That is one way that you might be tested eventually. However, it is important to realize that there are a million and one ways that the universe might end up testing the limits of your recovery program, your willpower, and your commitment to sobriety.

Most recovery programs would argue that it isn’t about willpower, that you cannot win the fight with willpower alone, and I would tend to agree with that idea. However, I still believe that willpower is part of the equation. Perhaps “willpower” is not the most accurate term, but the recovering alcoholic or drug addict has to have fierce determination and commitment in order to build the sort of life in recovery that is resistant to relapse.

And this should really become your number one defense against relapse and enticing situations that attempt to persuade you to drink or take drugs. Your key defense is to live the sort of life in recovery that you are no longer willing to throw away on a relapse.

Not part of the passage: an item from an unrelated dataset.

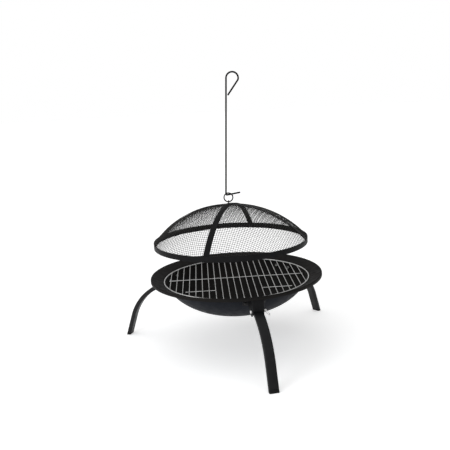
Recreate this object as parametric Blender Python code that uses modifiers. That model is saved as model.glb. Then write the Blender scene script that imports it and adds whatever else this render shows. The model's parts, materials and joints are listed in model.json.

In other words, the best defense is a good offense. And in the world of addiction recovery, that means that you need to do the work in order to build an awesome and amazing life of positive action, such that you value your sobriety so much that you would never risk losing it on a can of beer or a drag from a joint.

There are plenty of people in recovery who will explain to you how to “play defense” when it comes to recovery and relapse. For example, they will tell you to go to an AA meeting every single day of your life without fail. If you are traveling abroad then you simply do your homework in advance and you plot out where you will hit various meetings. So no matter what is happening in a given day you know that you can reach out for help when you are at that daily AA meeting. This is your traveling crutch, if you will, because there are AA and NA meetings everywhere.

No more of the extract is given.